Image Caption Generator with VGG16 and LSTM
This repository implements an image caption generator model using VGG16 for feature extraction and LSTM for caption generation. It leverages the power of deep learning for automatic image description.
Features:
Pre-trained VGG16: Utilizes the pre-trained VGG16 model to efficiently extract high-level features from images. LSTM Architecture: Employs Long Short-Term Memory (LSTM) networks to capture the sequential nature of language and generate coherent captions. Trainable on custom datasets: Can be trained on your own image-caption datasets for specific needs. Requirements:
Python 3.x TensorFlow/Keras Usage:
Clone the repository: git clone https://github.com/sai-srinivasan-v/congenial-tribble.git Install dependencies: pip install -r requirements.txt Prepare your dataset: Preprocess your image-caption data and organize it into appropriate formats. Train the model: Run the provided script with your dataset paths and training parameters. Generate captions: Use the trained model to generate captions for new images.
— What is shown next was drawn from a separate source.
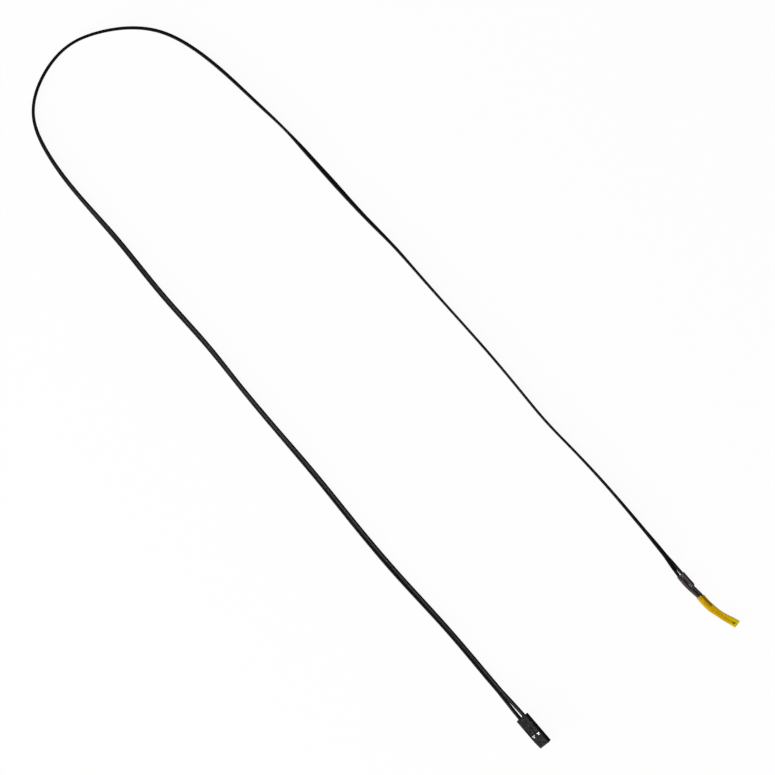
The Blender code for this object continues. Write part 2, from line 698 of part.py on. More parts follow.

Further Exploration:
Experiment with different hyperparameters for model optimization. Explore more advanced architectures like attention mechanisms for improved caption quality. Integrate the model into a web application for user-friendly image captioning. Note: This repository provides a basic implementation of an image caption generator. It can be further enhanced and customized for specific needs and research purposes.